— start RECORDS SHOWN —

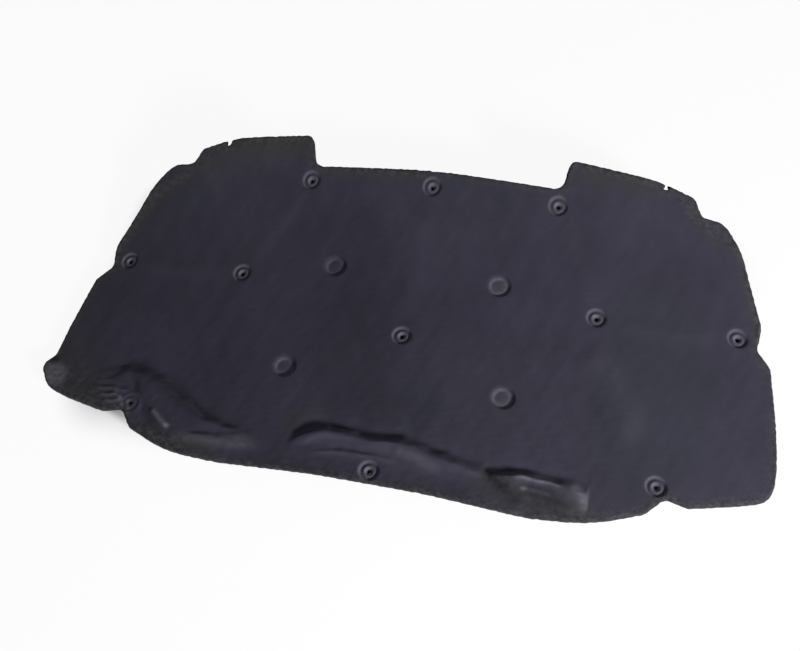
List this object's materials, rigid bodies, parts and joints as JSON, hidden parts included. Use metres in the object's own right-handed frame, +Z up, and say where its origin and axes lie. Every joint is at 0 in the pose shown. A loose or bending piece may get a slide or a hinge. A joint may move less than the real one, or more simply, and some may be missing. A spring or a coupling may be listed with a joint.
{
  "type": "hood insulation pad",
  "caption": "Moulded black felt pad for the underside of a vehicle hood, with a latch recess, pressed clip seats with holes, pressed discs and raised ridges along one edge.",
  "frame": {"origin": "centre of the pad's box, on the surface that it lies on", "axes": "+X across the vehicle, +Y towards the edge with the latch recess, +Z up, out of the side with the pressed clip seats"},
  "size_m": [1.3774, 0.6964, 0.1377],
  "materials": {
    "black_felt": "matte non-woven felt, pressed, with a faint fuzz"
  },
  "bodies": {
    "root": {"hood_pad": "black_felt"}
  },
  "joints": []
}
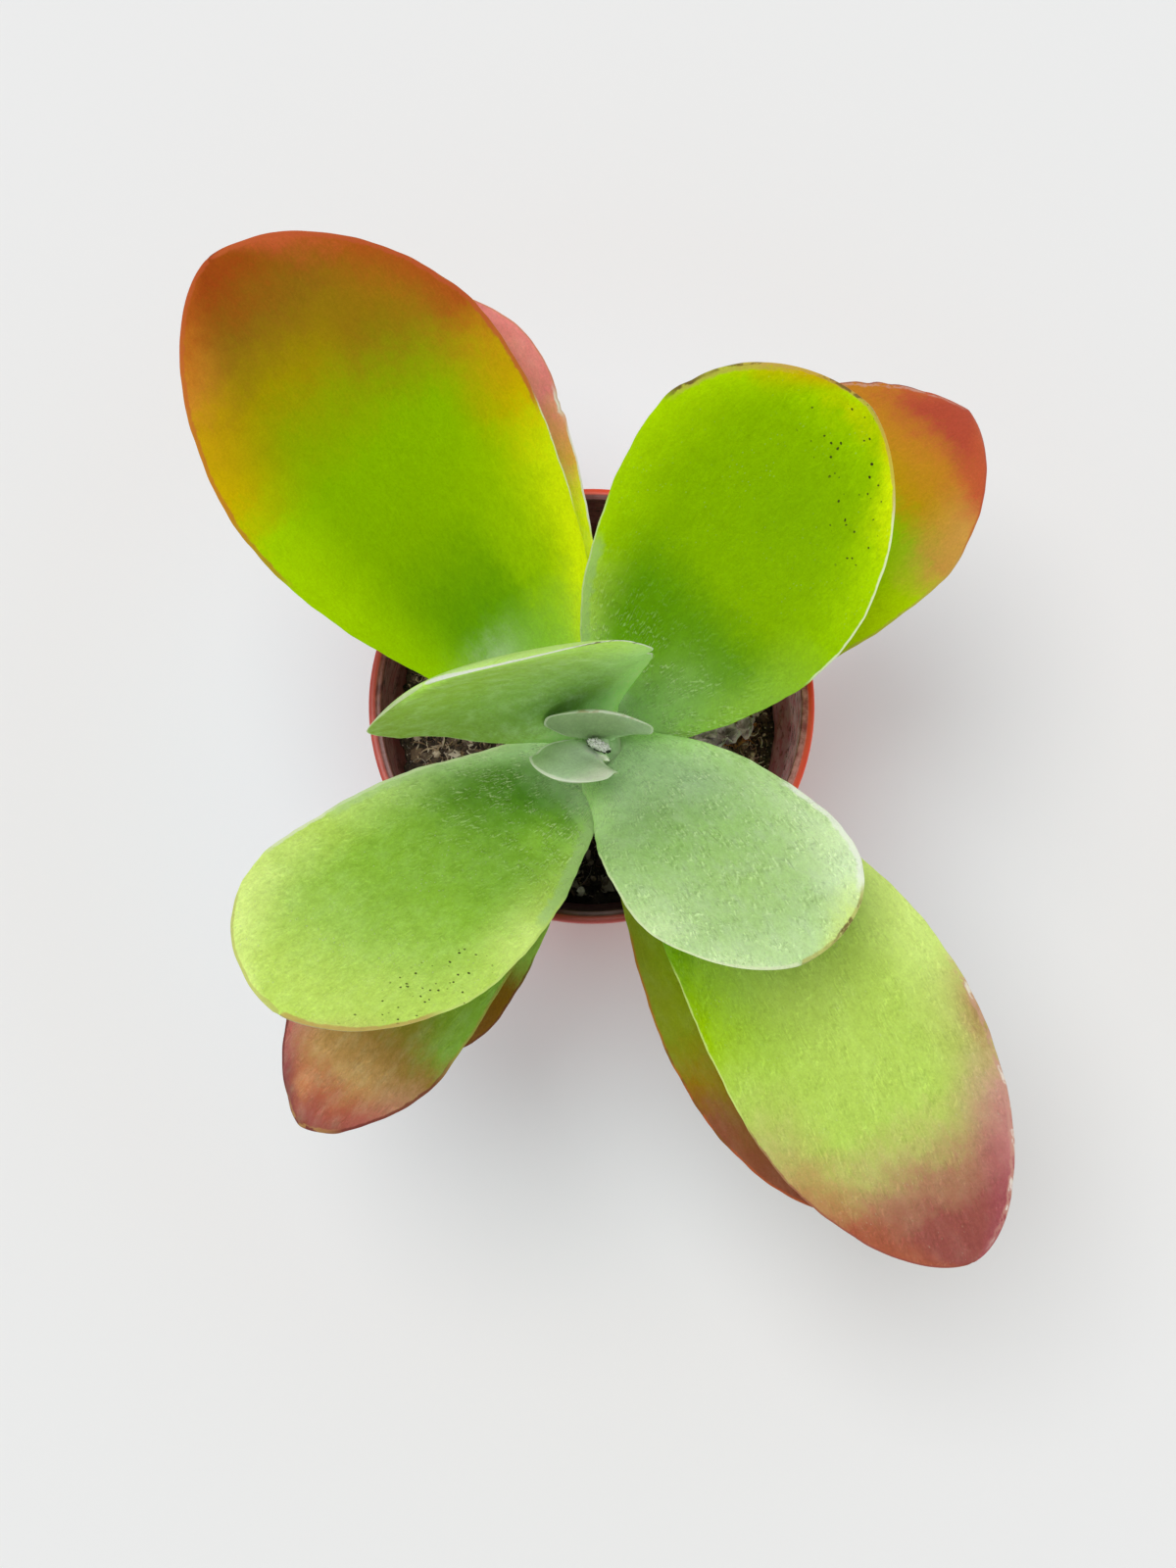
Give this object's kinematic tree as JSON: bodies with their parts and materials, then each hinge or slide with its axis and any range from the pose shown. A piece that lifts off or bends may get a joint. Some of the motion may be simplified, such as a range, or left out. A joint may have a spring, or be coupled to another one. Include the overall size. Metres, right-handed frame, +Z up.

— end RECORDS SHOWN —

=== EXERCISE DETAILS ===
Repeat the data verbatim.

=== FINISHED EXERCISE ===
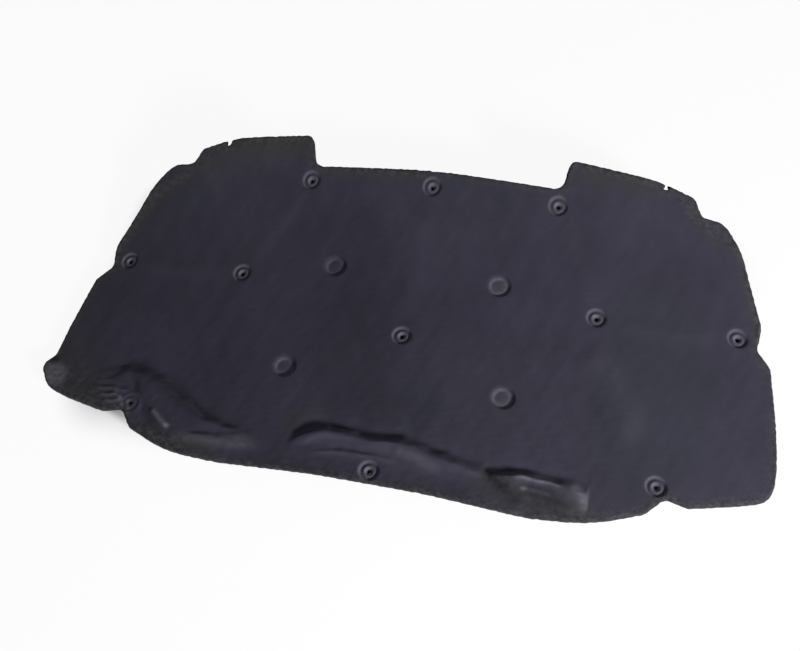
List this object's materials, rigid bodies, parts and joints as JSON, hidden parts included. Use metres in the object's own right-handed frame, +Z up, and say where its origin and axes lie. Every joint is at 0 in the pose shown. A loose or bending piece may get a slide or a hinge. A joint may move less than the real one, or more simply, and some may be missing. A spring or a coupling may be listed with a joint.
{
  "type": "hood insulation pad",
  "caption": "Moulded black felt pad for the underside of a vehicle hood, with a latch recess, pressed clip seats with holes, pressed discs and raised ridges along one edge.",
  "frame": {"origin": "centre of the pad's box, on the surface that it lies on", "axes": "+X across the vehicle, +Y towards the edge with the latch recess, +Z up, out of the side with the pressed clip seats"},
  "size_m": [1.3774, 0.6964, 0.1377],
  "materials": {
    "black_felt": "matte non-woven felt, pressed, with a faint fuzz"
  },
  "bodies": {
    "root": {"hood_pad": "black_felt"}
  },
  "joints": []
}
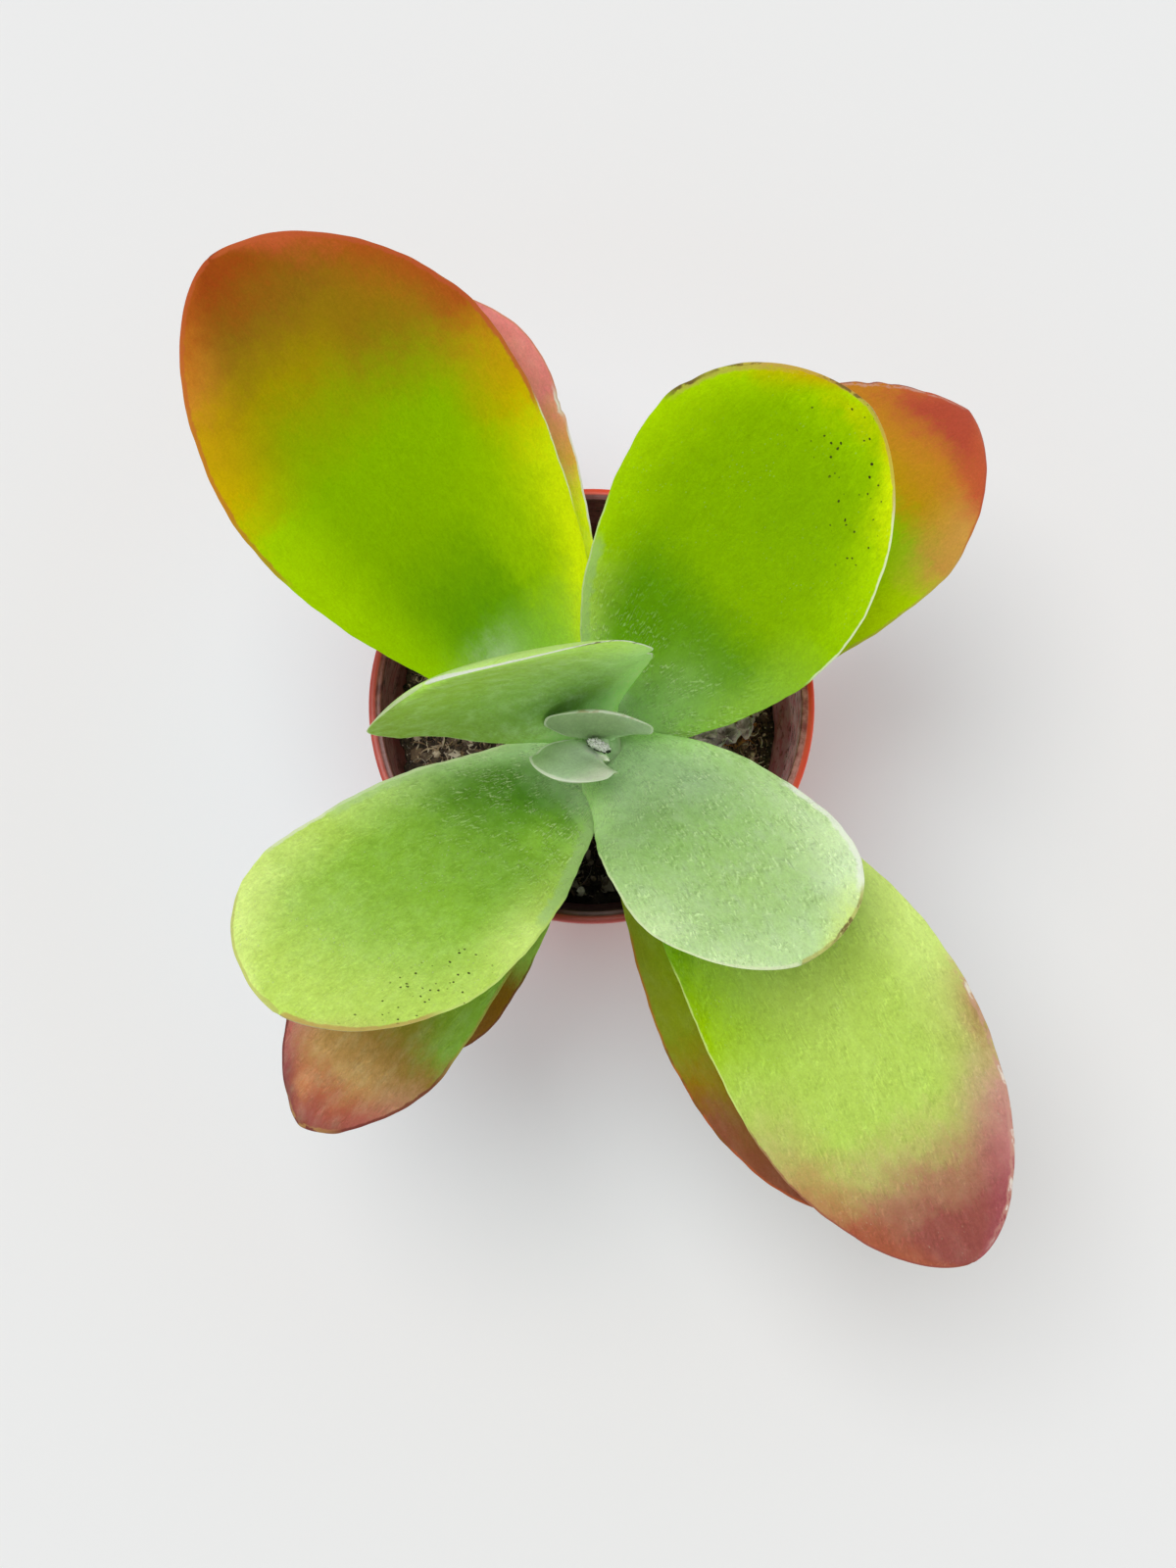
Give this object's kinematic tree as JSON: bodies with their parts and materials, then each hinge or slide with its axis and any range from the pose shown. A piece that lifts off or bends may get a joint. Some of the motion may be simplified, such as a range, or left out. A joint may have a spring, or be coupled to another one. Include the overall size. Metres, right-handed frame, +Z up.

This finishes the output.